■ What needs to be done: Transcribe word for word only the span whose first line is the one with "The three.js and" and whose last line is the one with "return np.sqrt(1 - (1"; both of those lines belong to it.

■ Provided data:
▼▼▼
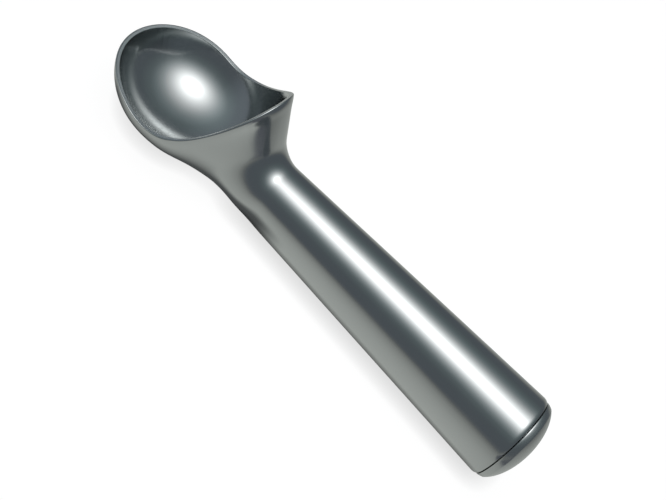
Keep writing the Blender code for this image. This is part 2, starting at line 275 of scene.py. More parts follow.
▲▲▲
▼▼▼
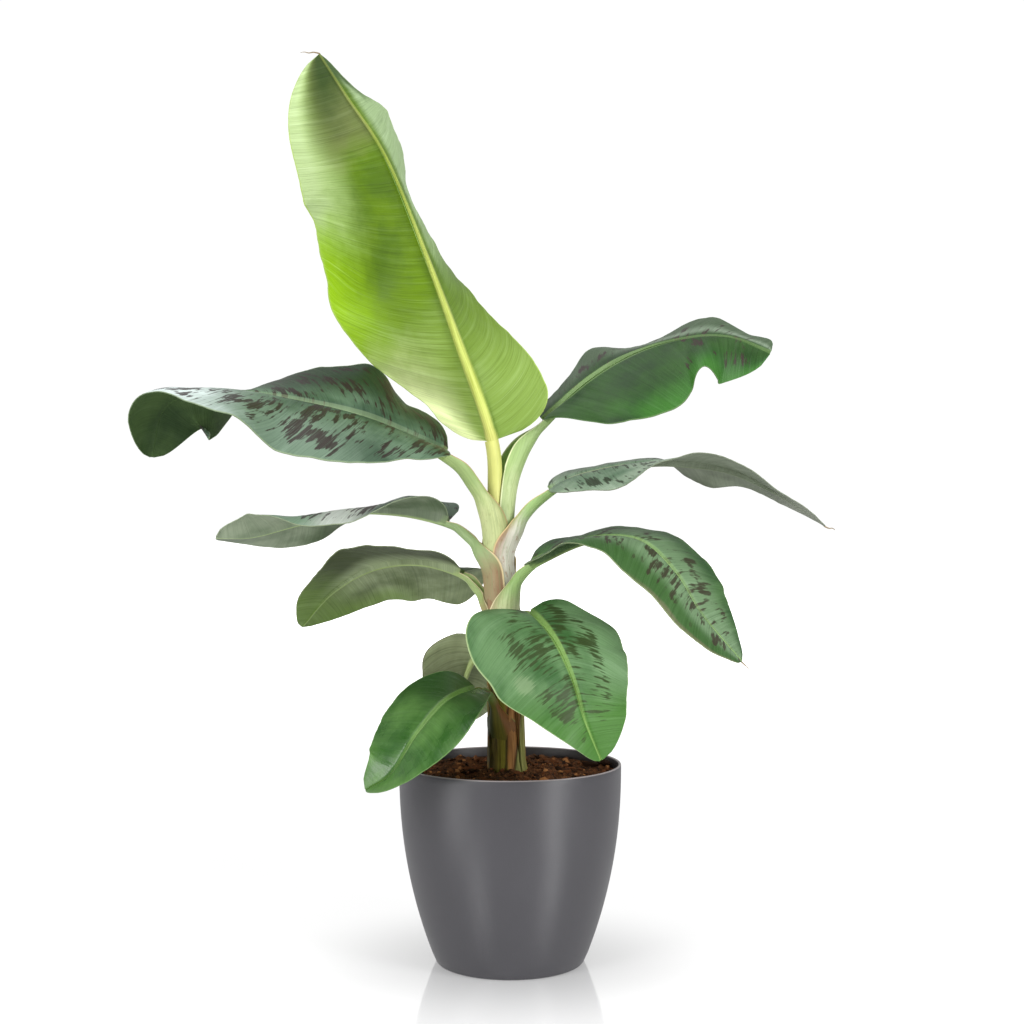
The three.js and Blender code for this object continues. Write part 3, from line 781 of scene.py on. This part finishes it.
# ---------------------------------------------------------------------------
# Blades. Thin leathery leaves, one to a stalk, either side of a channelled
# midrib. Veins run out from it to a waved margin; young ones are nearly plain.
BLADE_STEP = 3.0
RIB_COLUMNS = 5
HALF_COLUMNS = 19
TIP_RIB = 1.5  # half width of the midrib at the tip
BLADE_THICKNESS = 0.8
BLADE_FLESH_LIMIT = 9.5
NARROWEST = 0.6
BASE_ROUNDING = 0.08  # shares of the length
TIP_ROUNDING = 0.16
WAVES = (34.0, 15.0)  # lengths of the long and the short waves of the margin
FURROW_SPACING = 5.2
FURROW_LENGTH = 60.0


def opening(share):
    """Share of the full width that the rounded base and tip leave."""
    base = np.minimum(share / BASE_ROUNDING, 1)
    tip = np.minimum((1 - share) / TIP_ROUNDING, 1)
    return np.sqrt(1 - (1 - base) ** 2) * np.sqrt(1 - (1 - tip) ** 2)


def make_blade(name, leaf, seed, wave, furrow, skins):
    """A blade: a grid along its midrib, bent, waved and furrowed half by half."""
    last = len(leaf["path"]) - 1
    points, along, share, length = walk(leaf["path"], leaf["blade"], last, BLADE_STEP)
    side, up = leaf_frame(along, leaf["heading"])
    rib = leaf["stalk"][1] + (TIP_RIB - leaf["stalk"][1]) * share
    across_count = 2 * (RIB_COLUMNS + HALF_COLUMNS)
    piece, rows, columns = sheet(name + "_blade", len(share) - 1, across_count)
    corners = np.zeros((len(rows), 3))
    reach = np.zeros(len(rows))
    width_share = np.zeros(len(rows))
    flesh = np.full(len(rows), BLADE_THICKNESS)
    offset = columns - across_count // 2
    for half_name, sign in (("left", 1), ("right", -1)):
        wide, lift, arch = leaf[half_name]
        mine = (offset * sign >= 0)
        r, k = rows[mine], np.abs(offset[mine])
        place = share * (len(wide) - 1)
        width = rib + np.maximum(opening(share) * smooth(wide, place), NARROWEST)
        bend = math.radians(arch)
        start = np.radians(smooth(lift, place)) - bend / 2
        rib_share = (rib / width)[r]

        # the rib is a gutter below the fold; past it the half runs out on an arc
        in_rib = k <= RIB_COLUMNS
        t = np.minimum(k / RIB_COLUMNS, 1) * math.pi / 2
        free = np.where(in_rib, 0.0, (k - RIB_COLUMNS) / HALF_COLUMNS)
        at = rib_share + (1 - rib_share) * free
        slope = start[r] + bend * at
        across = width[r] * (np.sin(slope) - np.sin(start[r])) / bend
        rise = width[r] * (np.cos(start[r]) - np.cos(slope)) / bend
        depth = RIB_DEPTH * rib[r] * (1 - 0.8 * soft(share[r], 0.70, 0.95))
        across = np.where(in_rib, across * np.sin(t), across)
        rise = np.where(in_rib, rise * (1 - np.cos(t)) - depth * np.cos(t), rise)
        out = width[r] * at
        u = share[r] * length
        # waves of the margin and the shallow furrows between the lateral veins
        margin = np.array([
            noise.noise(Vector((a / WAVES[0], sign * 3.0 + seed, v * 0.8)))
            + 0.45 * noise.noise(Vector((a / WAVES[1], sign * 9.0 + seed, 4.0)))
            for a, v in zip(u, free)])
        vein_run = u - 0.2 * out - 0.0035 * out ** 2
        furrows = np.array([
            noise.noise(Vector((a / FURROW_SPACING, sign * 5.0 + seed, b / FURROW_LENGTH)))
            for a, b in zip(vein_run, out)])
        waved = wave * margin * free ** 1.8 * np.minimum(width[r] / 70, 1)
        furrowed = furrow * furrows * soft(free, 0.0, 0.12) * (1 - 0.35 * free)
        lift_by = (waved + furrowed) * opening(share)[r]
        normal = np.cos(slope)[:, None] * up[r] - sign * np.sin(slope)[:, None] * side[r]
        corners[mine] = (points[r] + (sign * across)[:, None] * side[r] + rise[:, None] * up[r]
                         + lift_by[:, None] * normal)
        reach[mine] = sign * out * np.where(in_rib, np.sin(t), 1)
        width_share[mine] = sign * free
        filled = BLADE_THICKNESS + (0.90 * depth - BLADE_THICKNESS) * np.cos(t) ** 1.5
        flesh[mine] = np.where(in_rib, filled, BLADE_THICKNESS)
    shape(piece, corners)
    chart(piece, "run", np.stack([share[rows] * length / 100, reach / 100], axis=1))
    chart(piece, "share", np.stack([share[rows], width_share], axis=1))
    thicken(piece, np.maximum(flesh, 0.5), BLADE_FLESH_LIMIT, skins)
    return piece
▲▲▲
▼▼▼
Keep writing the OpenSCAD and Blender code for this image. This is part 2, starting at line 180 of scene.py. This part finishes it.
▲▲▲
■ Solution to the problem:
The three.js and Blender code for this object continues. Write part 3, from line 781 of scene.py on. This part finishes it.
# ---------------------------------------------------------------------------
# Blades. Thin leathery leaves, one to a stalk, either side of a channelled
# midrib. Veins run out from it to a waved margin; young ones are nearly plain.
BLADE_STEP = 3.0
RIB_COLUMNS = 5
HALF_COLUMNS = 19
TIP_RIB = 1.5  # half width of the midrib at the tip
BLADE_THICKNESS = 0.8
BLADE_FLESH_LIMIT = 9.5
NARROWEST = 0.6
BASE_ROUNDING = 0.08  # shares of the length
TIP_ROUNDING = 0.16
WAVES = (34.0, 15.0)  # lengths of the long and the short waves of the margin
FURROW_SPACING = 5.2
FURROW_LENGTH = 60.0


def opening(share):
    """Share of the full width that the rounded base and tip leave."""
    base = np.minimum(share / BASE_ROUNDING, 1)
    tip = np.minimum((1 - share) / TIP_ROUNDING, 1)
    return np.sqrt(1 - (1 - base) ** 2) * np.sqrt(1 - (1 - tip) ** 2)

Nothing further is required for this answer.